Marital liabilities also divide based on fairness, but may not require splitting a tax bill in half. As noted by Kiplinger’s Personal Finance, spouses may negotiate a tax payment or deduction based on who paid the mortgage. Records showing how much each spouse contributed may help determine a fair division.

IRS exemptions and dividing tax liabilities

As noted by BusinessInsider.com, a judge may divide assets and liabilities evenly when spouses cannot agree on a fair settlement. To prevent a judge from increasing your tax liability, you may negotiate a division based on when you sell your home.

If one spouse contributed more towards mortgage payments, you may discuss each spouse’s fair share from its sale.
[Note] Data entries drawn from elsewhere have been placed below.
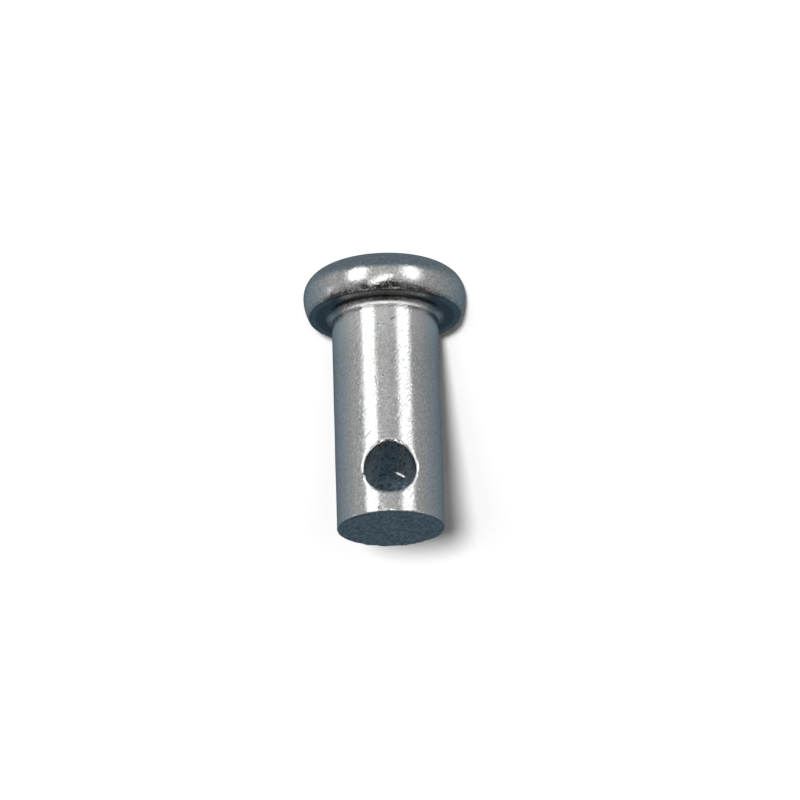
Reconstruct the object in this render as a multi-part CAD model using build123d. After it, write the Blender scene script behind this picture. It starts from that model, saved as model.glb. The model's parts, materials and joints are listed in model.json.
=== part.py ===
from build123d import *
from math import acos, degrees, sqrt
import os

# Clevis pin: a round shank with a thick, rounded head at one end and, near the other end, a cross hole
# for the split ring or cotter that keeps it in place. It is one headed and drilled piece of steel.
#
# Frame: millimetres. The pin stands on its head. The origin is the centre of the head's flat top,
# +Z runs along the axis towards the shank's free end, and the cross hole runs along Y.

# ---------------------------------------------------------------- driving dimensions
SHANK_DIAMETER = 5.0
LENGTH_UNDER_HEAD = 10.5      # from the seat to the free end

HEAD_DIAMETER = 7.6           # across the widest line of the rim
HEAD_THICKNESS = 2.1
RIM_OVERHANG = 0.24           # how far the widest line stands out past the edge of the seat
RIM_LOWER_RADIUS = 2.1        # the rim's section between the seat and the widest line
ROOT_FILLET = 0.3             # where the shank meets the seat

HOLE_DIAMETER = 2.4
HOLE_TO_END = 2.2             # from the hole's axis to the free end
HOLE_EDGE_BREAK = 0.06        # rounding of both mouths of the hole

END_EDGE_BREAK = 0.05         # chamfer of the free end

# ---------------------------------------------------------------- dependent sizes
shank_radius = SHANK_DIAMETER / 2
head_radius = HEAD_DIAMETER / 2
seat_radius = head_radius - RIM_OVERHANG
hole_radius = HOLE_DIAMETER / 2

seat_z = HEAD_THICKNESS
end_z = seat_z + LENGTH_UNDER_HEAD
hole_z = end_z - HOLE_TO_END

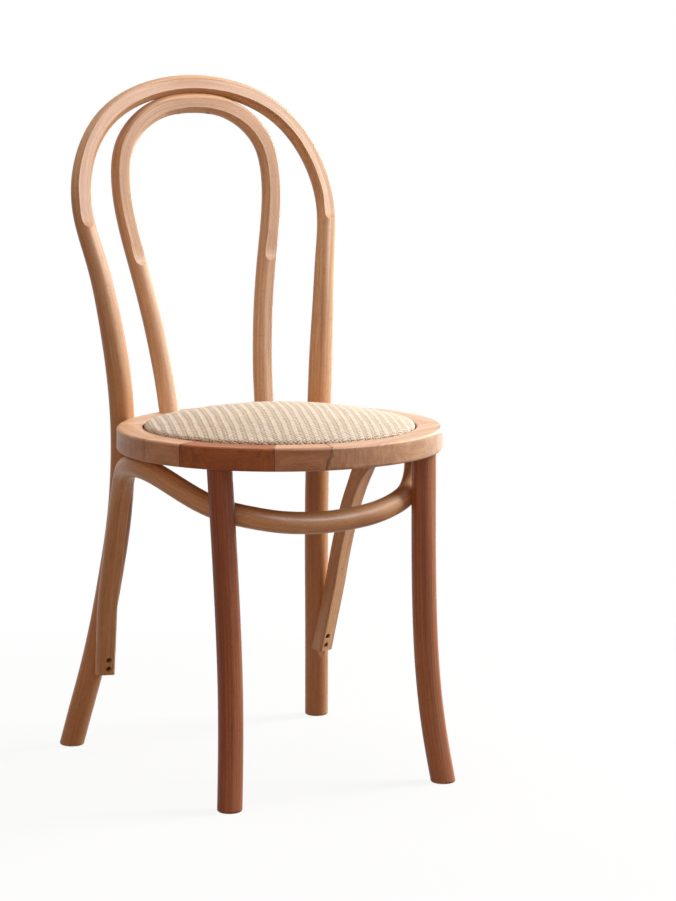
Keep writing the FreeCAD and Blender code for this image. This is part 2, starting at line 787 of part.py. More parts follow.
tenons = []
for side, sign in (("left", -1), ("right", 1)):
    flip = [Vector(p.x * sign, p.y, p.z) for p in front_path]
    leg = stick("front_" + side, flip, lambda share: "sizes.front_leg_radius", 11,
                Vector(1, 0, 0))[0]
    base = eased("front_foot_" + side, trimmed("front_base_" + side, leg, 0))
    above = box("front_above_" + side, "1000", "1000", "200",
                Vector(-500, -500, RING_UNDER))
    shaft = cut("front_shaft_" + side, base, above)
    tenon = cylinder("tenon_" + side, "sizes.tenon_radius",
                     "sizes.tenon_length + 5",
                     place(Vector(front_top.x * sign, front_top.y, RING_UNDER - 5),
                           Vector(0, 0, 1)))
    tenons.append(tenon)
    whole = fuse("front_whole_" + side, [shaft, tenon])
    parts["front_leg_" + side] = cut("front_leg_" + side, whole,
                                     fuse("front_bores_" + side, front_tools[side]))
ring_tools += tenons

brace_floor = trimmed("brace_floor", brace, size("brace_end_height"))
brace_planed = cut("brace_planed", brace_floor, fuse("riser_planes", riser_planes))
brace_faced = cut("brace_faced", brace_planed, brace_face)
under_ring = box("under_ring", "1000", "1000", "60", Vector(-500, -500, RING_UNDER))
brace_topped = cut("brace_topped", brace_faced, under_ring)
brace_seated = cut("brace_seated", brace_topped,
                   fuse("front_legs", [parts["front_leg_left"], parts["front_leg_right"]]))
parts["leg_brace"] = cut("leg_brace", brace_seated, fuse("brace_bores", brace_tools))

ring_notched = cut("ring_notched", ring_blank, hoop_faced)
ring_bored = cut("ring_bored", ring_notched, fuse("ring_bores", ring_tools))

# Joints of the ring, as bearing and lean of each glued face; the blocks lie between.
RING_JOINTS = [
    ("seat_ring_left_short", -171.0, 0.0),
    ("seat_ring_front_left", -153.5, 0.0),
    ("seat_ring_front", -119.0, 0.0),
    ("seat_ring_front_right", -100.5, 17.0),
    ("seat_ring_right", -22.0, 0.0),
    ("seat_ring_rear_right", 28.0, 0.0),
    ("seat_ring_rear_left", 90.0, 0.0),
    ("seat_ring_left", 150.0, 0.0),
]


def joint_side(name, bearing, lean, ahead_of):
    """A block that covers the half of the ring on one side of a glued face."""
    angle = math.radians(bearing)
    out = Vector(math.cos(angle), math.sin(angle), 0)
    along = Vector(-math.sin(angle), math.cos(angle), 0)
    tip = FreeCAD.Rotation(out, -lean)
    normal = tip.multVec(along) * (1 if ahead_of else -1)
    middle_point = Vector(SEAT_CENTRE.x, SEAT_CENTRE.y, (top + low) / 2)
    tool = make("Part::Box", name, Length="2.4 * sizes.seat_radius",
                Width="2.4 * sizes.seat_radius", Height="1.2 * sizes.seat_radius")
    base = place(middle_point, normal, out)
    shift = FreeCAD.Placement(Vector(-1.2 * outer, -1.2 * outer, 0), FreeCAD.Rotation())
    tool.Placement = base.multiply(shift)
    return tool


for i, (name, bearing, lean) in enumerate(RING_JOINTS):
    after = RING_JOINTS[(i + 1) % len(RING_JOINTS)]
    start = joint_side(name + "_from", bearing, lean, True)
    stop = joint_side(name + "_to", after[1], after[2], False)
    parts[name] = common(name, common(name + "_half", ring_bored, start), stop)

# Seat board, foam and cover of the drop-in pad.
pad_edge = wall - size("pad_gap")
cover_under = shelf + size("soft_gap")
board_low = cover_under + size("cover_thickness") + size("soft_gap")
board_top = board_low + size("board_thickness")
board_edge = pad_edge - size("cover_thickness") - size("soft_gap")
board = turned("board_blank", [
    (0, board_low, None), (board_edge, board_low, None), (board_edge, board_top, None),
    (0, board_top, None)])
parts["seat_board"] = cut("seat_board", board, fuse("board_bores", board_tools))


def dome(edge_r, edge_z, crown_z):
    """Middle point of the arc from the shoulder of the pad to its crown."""
    rise = crown_z - edge_z
    radius = (edge_r ** 2 + rise ** 2) / (2 * rise)
    half = math.asin(edge_r / radius) / 2
    return (radius * math.sin(half), crown_z - radius + radius * math.cos(half))


crown = top + size("pad_crown")
shoulder = top + size("pad_edge_rise")
skin = size("cover_thickness")
drawn = size("pad_draw_in")
shoulder_round = size("pad_shoulder")
side_middle = (shelf + shoulder) / 2
under_edge = pad_edge - size("cover_turn_in")
shoulder_r = pad_edge - shoulder_round
shoulder_z = shoulder + shoulder_round * 0.45
outer_dome = dome(shoulder_r, shoulder_z, crown)
inner_dome = dome(shoulder_r - skin, shoulder_z - skin, crown - skin)
cover_profile = [
    (under_edge, cover_under, None),
    (pad_edge - 1.0, cover_under, (pad_edge - drawn - 0.6, side_middle)),
    (pad_edge, shoulder - 2.0, quarter(shoulder_r, shoulder - 3.2, shoulder_round, 40)),
    (shoulder_r, shoulder_z, outer_dome),
    (0, crown, None),
    (0, crown - skin, inner_dome),
    (shoulder_r - skin, shoulder_z - skin,
     quarter(shoulder_r - skin, shoulder - 3.2 - skin, shoulder_round - 0.5, 40)),
    (pad_edge - skin, shoulder - 2.0 - skin, None),
    (pad_edge - skin, cover_under + skin, None),
    (under_edge, cover_under + skin, None),
]
parts["seat_cover"] = turned("seat_cover", cover_profile)
foam_edge = pad_edge - skin - size("soft_gap") - 0.4
foam_low = board_top
foam_dome = dome(shoulder_r - skin - 0.6, shoulder_z - skin - 0.6, crown - skin - 0.5)
foam_profile = [
    (0, foam_low, None),
    (foam_edge, foam_low, None),
    (foam_edge, shoulder - 3.6 - skin, None),
    (shoulder_r - skin - 0.6, shoulder_z - skin - 0.6, foam_dome),
    (0, crown - skin - 0.5, None),
]
parts["seat_foam"] = turned("seat_foam", foam_profile)

for name, obj in parts.items():
    obj.Label = name
doc.recompute()

for obj in doc.Objects:
    if "Invalid" in obj.State or "Error" in obj.State:
        raise RuntimeError("%s is %s" % (obj.Name, obj.State))
for name, obj in parts.items():
    shape = obj.Shape
    if shape.isNull() or not shape.isValid() or not shape.Solids:
        raise RuntimeError("%s has no valid solid" % name)

os.makedirs("parts", exist_ok=True)
for name, obj in parts.items():
    obj.Shape.exportStep(os.path.join("parts", name + ".step"))
    box_ = obj.Shape.BoundBox
    print("%-24s %2d solid(s) %10.0f mm3  x %.1f..%.1f y %.1f..%.1f z %.1f..%.1f" % (
        name, len(obj.Shape.Solids), obj.Shape.Volume, box_.XMin, box_.XMax, box_.YMin,
        box_.YMax, box_.ZMin, box_.ZMax))
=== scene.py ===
"""Looks of the bentwood bistro chair: beech, woven pad, fixings, light and camera.

Metres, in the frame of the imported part: +X to the viewer's right, +Y to the back, +Z up.
"""
import bpy
import math
import numpy as np
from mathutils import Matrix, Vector


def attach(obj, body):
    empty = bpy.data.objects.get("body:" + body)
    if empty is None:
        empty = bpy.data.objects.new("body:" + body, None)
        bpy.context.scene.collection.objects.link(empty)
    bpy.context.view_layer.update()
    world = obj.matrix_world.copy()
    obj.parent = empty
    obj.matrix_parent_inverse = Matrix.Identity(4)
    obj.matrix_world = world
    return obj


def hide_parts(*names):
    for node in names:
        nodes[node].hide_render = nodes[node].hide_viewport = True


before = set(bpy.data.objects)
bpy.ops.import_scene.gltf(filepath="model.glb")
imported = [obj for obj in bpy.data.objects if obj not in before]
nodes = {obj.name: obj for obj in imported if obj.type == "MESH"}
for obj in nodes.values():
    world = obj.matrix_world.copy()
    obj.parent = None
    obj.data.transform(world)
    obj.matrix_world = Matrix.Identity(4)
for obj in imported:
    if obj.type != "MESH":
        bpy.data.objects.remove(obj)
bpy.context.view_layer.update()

UP = (0.0, 0.0, 1.0)

# The tables of centre lines are in millimetres and count from a point on the floor this
# far in front of the frame's origin.
ORIGIN_BACK = 0.03574
SEAT_CENTRE = (0.0, 0.003 - ORIGIN_BACK)
SEAT_TOP = 0.450
RING_THICKNESS = 0.029

# right rear leg, from below its foot, and right half of the arch
REAR_LINE = [
    (186.2, 255.1, -25), (186.2, 255.1, 0.0), (175.3, 233.7, 70.0), (165.0, 213.7, 140.0),
    (155.7, 196.3, 220.0), (148.1, 181.4, 300.0), (144.8, 171.8, 380.0),
    (145.8, 168.8, 450.0), (151.5, 173.3, 530.0), (160.2, 183.0, 600.0),
    (170.1, 196.3, 660.0), (178.5, 211.3, 710.0), (173.5, 225.9, 754.9),
    (153.0, 242.2, 806.3), (113.9, 253.9, 844.5), (66.2, 260.7, 866.8),
    (0.0, 263.5, 876.3),
]
# right half of the inner hoop, from inside the ring
INNER_LINE = [
    (69.0, 182.0, 436.0), (69.9, 185.0, 450.0), (73.3, 195.5, 500.0),
    (80.2, 208.0, 560.0), (90.2, 220.1, 620.0), (102.4, 231.0, 680.0),
    (109.7, 238.7, 730.0), (109.6, 243.8, 765.3), (100.7, 249.0, 800.1),
    (77.7, 253.4, 828.3), (46.2, 256.1, 845.8), (0.0, 257.5, 852.0),
]
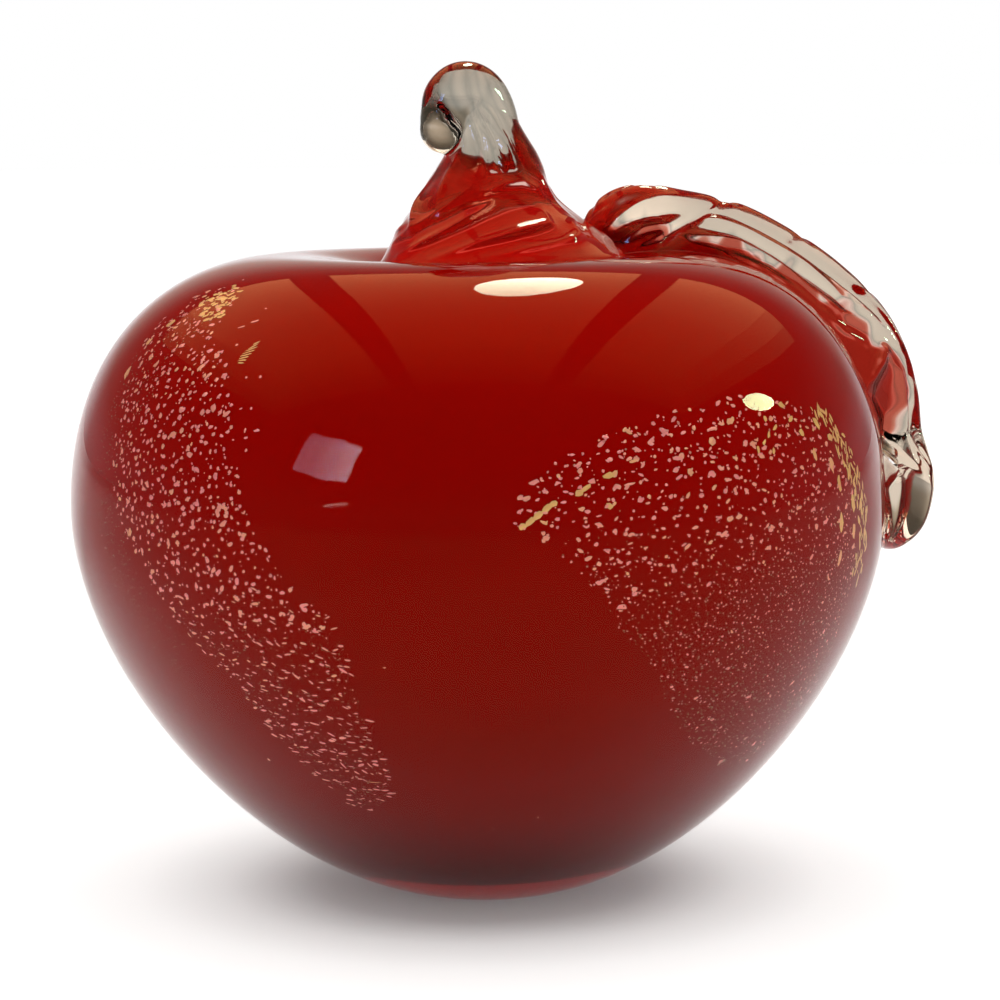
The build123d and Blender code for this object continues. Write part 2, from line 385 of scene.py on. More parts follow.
def ridgeRelief(turn, along, reach, ridges):
    # each ridge is (width, points), its points (degrees round, millimetres along, height);
    # relief = height times exp(-(sqrt(d^2 + c^2) - c) / width), d being the distance to the
    # ridge's line and c its rounding; grooves have heights below zero
    shape = np.broadcast_shapes(np.shape(turn), np.shape(along), np.shape(reach))
    total = np.zeros(shape)
    rounding = 0.3
    for width, points in ridges:
        best = np.zeros(shape)
        for (a1, s1, h1), (a2, s2, h2) in zip(points[:-1], points[1:]):
            x = (np.mod(turn - a1 + 180, 360) - 180) * reach
            y = along - s1
            runX, runY = (a2 - a1) * reach, s2 - s1
            t = np.clip((x * runX + y * runY) / (runX ** 2 + runY ** 2), 0, 1)
            d = np.hypot(x - t * runX, y - t * runY)
            bell = (h1 + (h2 - h1) * t) * np.exp((rounding - np.sqrt(d ** 2 + rounding ** 2)) / width)
            best = np.where(np.abs(bell) > np.abs(best), bell, best)
        total = total + best
    return total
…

According to IRS.gov, you may request an exemption from paying capital gains taxes when selling your main residence. If filing a single person’s tax return, you may exclude up to $250,000. Married filers, however, may exclude up to $500,000.

Single and Head of Household tax-filers

After a divorce, your tax filing status may change depending on if you remain single, take custody of your children or remarry. The IRS generally considers individuals as Single filers when their divorce became final before December 31. By taking physical custody of your children, you may file as Head of Household. Your children must, however, live with you for at least 183 days out of the year to qualify for tax credits.

Divorce may include an unexpected capital gains tax if couples agree to sell shared property. You may, however, negotiate a fair division of a tax bill as part of your divorce settlement.